KENSINGTON – County police evicted four people from January’s Housing Opportunities Commission (HOC) meeting for disrupting the session as they tried to convince commission members to memorialize a historically black cemetery that lies beneath the parking area of the Westwood Tower apartments in Bethesda.
After receiving a citation for disorderly conduct, Marsha Coleman-Adebayo, chair of the social justice ministry at Macedonia Baptist Church, which has been spearheading a two-year quest to have Moses Cemetery memorialized, declared it was “a great honor” to be a non-violent resister.
The land by River Road was used in the early-1900s for a burial ground but was sold in the 1950s to construct the 212-apartment complex.
HOC has leased the property since 1977, eventually purchasing it in December 2017 for $20 million. The commission uses rental income to cover costs.
Since realizing their ancestors, many of whom were slaves, were buried on the site, members of Macedonia Baptist Church have tried to set up a memorial there.
Church and community members, about 50 of whom attended the Jan. 9 HOC meeting, want HOC to convey the property to the church.
“It’s time to let our ancestors rest. They were treated like animals when they were alive, and now they are being treated like trash,” Coleman-Adebayo said.
The church “is the only institution that can be trusted” to do the right thing for the dead, she said.
About a dozen people spoke out during the audience-participation portion of the meeting. Throughout that time, commission members listened but did not respond to comments.

“You sit silently,” said Lynn Pekkanen, one of the four cited who will have to appear in court at a yet-undetermined date.
She accused the commission of refusing to meet separately with the activists and of having “incomplete, false” information on its website.
“You don’t seem to realize you are the villains in this story,” said Bill Cook, who videotaped the meeting. “I don’t see how you can sleep at night.”
“Why can’t you make a written agreement with the church?” asked Robert Stubberfield, who then proceeded to read a poem he had written about those buried beneath the parking area.
Ingrid Goldstrom urged the commissioners “to show that in Montgomery County, black lives matter in life and death.”
Some of the activists attending the meeting had hoped to be arrested, Coleman-Adebayo said.
Pekkanen said she had contacted the county police prior to the meeting and asked what would happen if they were arrested.

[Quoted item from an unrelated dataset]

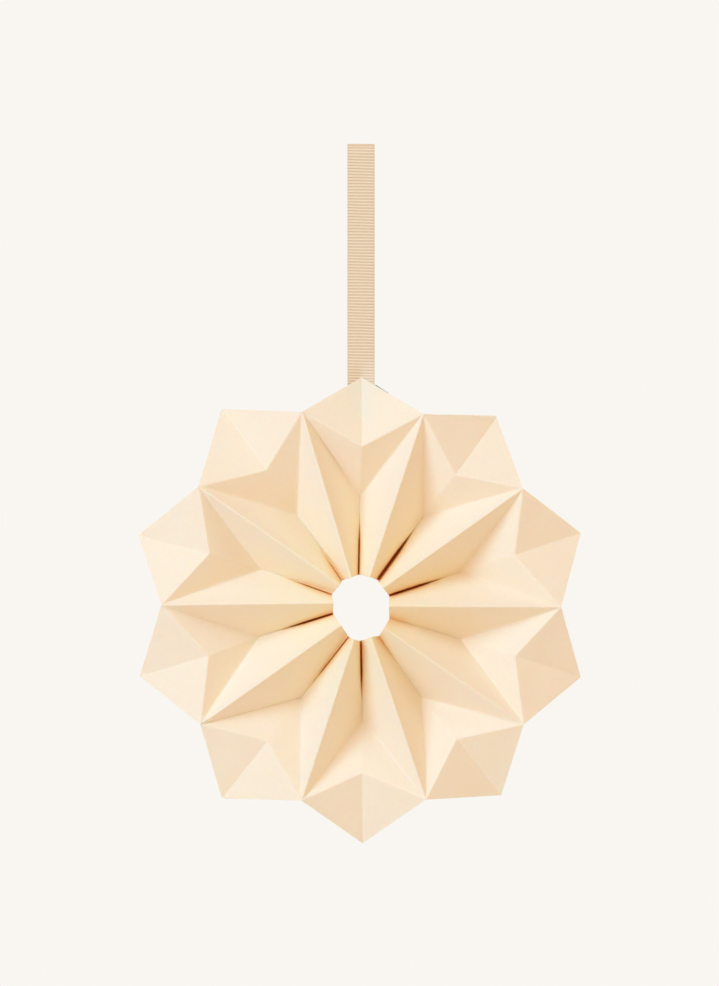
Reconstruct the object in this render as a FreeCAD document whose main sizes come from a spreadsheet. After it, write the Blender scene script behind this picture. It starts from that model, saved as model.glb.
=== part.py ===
import FreeCAD, Part
import math
import os

import Sketcher

# Pleated paper star hanging from a ribbon loop.
# Millimetres. Z is up, X runs to the right and the front of the star faces -Y.
# The origin is the inside top of the ribbon loop, where a hook bears.

Vector = FreeCAD.Vector

# Names for the ends of a sketch element, the sketch origin and the sketch's upright axis.
START, END, CENTRE = 1, 2, 3
AXES = -1
UPRIGHT = -2

doc = FreeCAD.newDocument("paper_star")
sheet = doc.addObject("Spreadsheet::Sheet", "sizes")

# Driving dimensions: alias, value, meaning.
# A radius is measured from the axis of the star in its own plane.
# A setback is measured backwards from the notches of the rim.
DRIVING = [
    ("pleat_count", "10", "pleats round the ring"),
    ("paper_thickness", "0.3", "thickness of the sheet"),
    ("tip_radius", "86.5", "pointed tips of the rim"),
    ("tip_setback", "13", "pointed tips of the rim"),
    ("notch_radius", "74.5", "notches of the rim, front of each pleat"),
    ("outer_fold_radius", "60.5", "outer corner of the reverse fold"),
    ("outer_fold_setback", "3", "outer corner of the reverse fold"),
    ("inner_fold_radius", "39.6", "inner corner of the reverse fold"),
    ("inner_fold_setback", "16.6", "inner corner of the reverse fold"),
    ("hole_ridge_radius", "11.3", "front fold of each pleat at the centre hole"),
    ("hole_ridge_rise", "5.5", "how far that fold end stands in front of the notches"),
    ("hole_valley_radius", "11.6", "rear fold of each pleat at the centre hole"),
    ("hole_valley_setback", "18.3", "rear fold of each pleat at the centre hole"),
    ("slit_depth", "2.2", "how far the walls of a petal gape at the hole before they lie together"),
    ("ribbon_width", "10", "width of the ribbon"),
    ("ribbon_thickness", "0.6", "thickness of one layer of ribbon"),
    ("ribbon_drop", "84", "inside top of the loop down to the tip of the star"),
    ("loop_radius", "3", "inside radius of the loop over the hook"),
    ("loop_closing", "76", "depth at which the two legs of the loop meet"),
    ("ribbon_joined", "3", "length of the joined legs before they bend to the petal"),
    ("glued_length", "18", "ribbon ends glued to the back of the top petal"),
]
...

During the meeting, when the activists began chanting and singing so loudly the commissioners could not conduct other business, Police Sgt. Chris Hackley warned the disrupters three times before finally demanding they leave the meeting room. The four who refused to be quiet were escorted to another room, where they received their citations.
“I think what happened today was really important. This was an act of conscience,” Coleman-Adebayo said.
“We are going to win this struggle,” she added, claiming that newly elected County Executive Marc Elrich was on their side.
Efforts to reach Elrich were not successful.
According to an HOC staff report, there “are no plans for further development at this time” at the site in the Westbard section of Bethesda. Westbard is about one mile from the D.C. boundary line and less than two miles from the commercial areas of Friendship Heights and Bethesda.
The staff report stated that “HOC supports memorialization of the cemetery and the history of the former community.”
However, rather than allowing church members and their followers to have sole control over the creation of some sort of memorialization, HOC prefers to work with a stakeholders committee that would include HOC, church members and the county’s parks department.
The report further noted that HOC will not give the land to the church, “as it is the only means of access to two levels of the Westwood Tower parking garage.”
According to Tim Willard, who ran unsuccessfully for County Council on the Green Party ticket and was one of the activists at the meeting, during the construction of Westwood Towers, the gravestones were dumped into a pit dug on the property in a common, unmarked area.
That area is located beneath a parking area.